“Women’s issues” are not a priority. This is the subtext of polite rejection letters from foundations and philanthropists – when they bother to respond. My experience is not unique.
The Women’s Philanthropic Institute found that between 2000 and 2014, 1,226 gifts worth $6.22 billion were directed specifically to Women’s and Girls’ Issues (W&GI). The figure represents just 1.6 percent of all gifts included in the data. From another perspective, women’s funds and foundations have estimated that only 5- 7% of all foundation giving is directed specifically to W&GI. in most data, W&GI are not even a category.
This range of giving – between 1.6% and 7% of all charitable giving – is indeed a sad commentary on the disconnect between donors and the needs of women and girls.
In the five years since I founded Women’s Centers International, I’ve written over 100 proposals for funding for support of WCI’s two Centers, as well as for further expansion of the Center network. Admittedly, the early stuff was less than tight; I thrashed around looking for the right words to distill what is a wildly urgent mission: provide key resources to women trapped on the margins – at or below poverty level. The range of soul-damaging needs among them is breathtaking Theirs are twisted, overlaid wounds – with all the vulnerabilities – of homelessness or inadequate housing, poor heath, lack of education, egregious abuse (often in childhood), rape, and/or domestic violence.
I see women desperate for safe, personal help. I see women who can heal from a LOT of damage.
Here’s an analogy:
To fish, water is environment, invisible even when toxic.
For over two millennia women’s ‘less-than’ status has been our global psychological environment – largely invisible, even when discussed. But the facts don’t go away.
Women are the targets of epidemic levels of violence – with no apparent brake in sight.
Access to competent health services for women declines precipitously with income. Most conditions are preventable with more culturally responsive, woman-informed providers. Health risks are highest among women of color, generally also least able to afford the best care.
Almost two-thirds of all illiterate adults globally are women. (At Oakland Center, about 24% of the members have made it only as far as high school.)
Women are so resilient it’s killing us.
Here, the analogy between fish and human environments ends. A fish out of water dies. A woman rising out of her second-class status is a force to be reckoned with.
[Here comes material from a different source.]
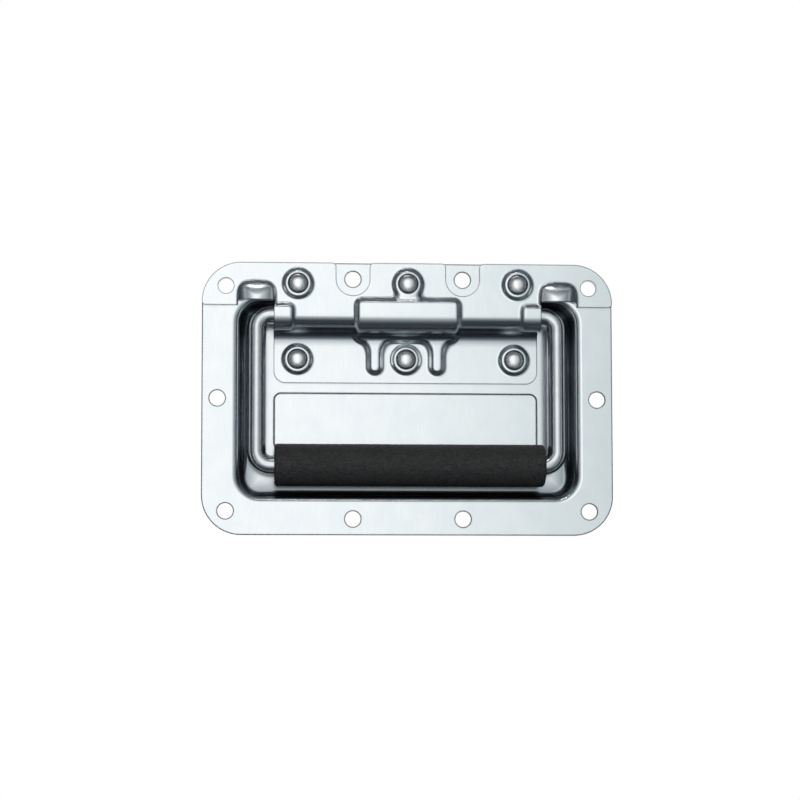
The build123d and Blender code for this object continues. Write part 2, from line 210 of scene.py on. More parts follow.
def noise(tree: bpy.types.NodeTree, scale: float, detail: float, stretch: Triple) -> bpy.types.NodeSocket:
    """Add a noise texture on Object coordinates.

    Args:
        tree: The material's node tree.
        scale: Cells per metre.
        detail: Octaves.
        stretch: Scale along each axis.

    Returns:
        The noise's value.
    """
    where = tree.nodes.new("ShaderNodeTexCoord")
    mapping = tree.nodes.new("ShaderNodeMapping")
    mapping.inputs["Scale"].default_value = stretch
    node = tree.nodes.new("ShaderNodeTexNoise")
    node.inputs["Scale"].default_value = scale
    node.inputs["Detail"].default_value = detail
    tree.links.new(where.outputs["Object"], mapping.inputs["Vector"])
    tree.links.new(mapping.outputs["Vector"], node.inputs["Vector"])
    return node.outputs["Fac"]


def glow_paint(name: str, axis: str, span: Span, stops: Stops) -> bpy.types.Material:
    """Make a paint that glows by a ramp along one axis of the object.

    Args:
        name: Its name.
        axis: X, Y or Z.
        span: Start and end of the ramp on that axis, in metres.
        stops: Places from 0 to 1, and their light.

    Returns:
        The material.
    """
    paint = bpy.data.materials.new(name)
    paint.use_nodes = True
    tree = paint.node_tree
    tree.nodes.remove(tree.nodes["Principled BSDF"])
    glow = tree.nodes.new("ShaderNodeEmission")
    along = span_map(tree, coordinates(tree, "Object").outputs[axis], span, "LINEAR")
    tree.links.new(colour_ramp(tree, along, stops), glow.inputs["Color"])
    tree.links.new(glow.outputs["Emission"], tree.nodes["Material Output"].inputs["Surface"])
    return paint


# ------------------------------------------------------------------ finishes
class Grain(Enum):
    """How a finish is marked at small scale: the scale of its grain along X, Y and Z."""

    ROLLED = (1.0, 1.0, 0.06)
    DRAWN = (0.15, 1.0, 0.15)
    EVEN = (1.0, 1.0, 1.0)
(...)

How do we improve the environment so this can happen? We nurture strong, self-possessed women who work together and support each other.
Women’s Centers International creates environments that enable this ‘rising up.” Ultimately, a critical mass of women imbued with the power self-worth and sisterhood transforms communities to reflect women’s priorities.
Listen to one week of news about the unremitting horrors that men’s brutality and greed inflict on women and children, and you’ll grasp how urgent this mission is.
Now we women have to stand up and tell men: “Take a seat, we’ve got this. Time for you to move aside and let women drive the ship until we set things right.” Even a slightly conscious male would have to admit men really have messed up the planet. Women are inherently better at urgent tasks at hand: healing and restoring a damaged humanity. We have to re-balance gender privilege, and we’ve got no time to waste.
Back to raising money to do the job.
Foundations generally are slow to make decisions about grants. Six to eight months is not uncommon. Few are emphatically women-oriented, and those that claim to be seem slow to embrace innovative services to women on the scale that’s required.
I’m looking for people who will act decisively and give big. Probably you are women.
Women are more consistent and generous in their giving than men. Surveys show we often find motivation for generosity in our personal experiences (like rape, abuse, harassment, inequitable pay). We believe funding woman-focused initiatives leads to progress for society. Women Moving Millions co-chair Jacqueline Zehner puts a finer point on it: women donors hold the key to unlocking the potential of women and girl around the world.
The San Francisco Bay Area, where I live and work, is one of the wealthiest urban areas in the U.S. It ranks 45th in charitable giving among major U.S. Cities. My fundraising struggles unfortunately bear this out.
I want to engage with women, individually or in groups, willing to refute the lack of social commitment that ranking represents. Not to bolster ‘local pride’ – but to engage in generating sea change in the lives of women.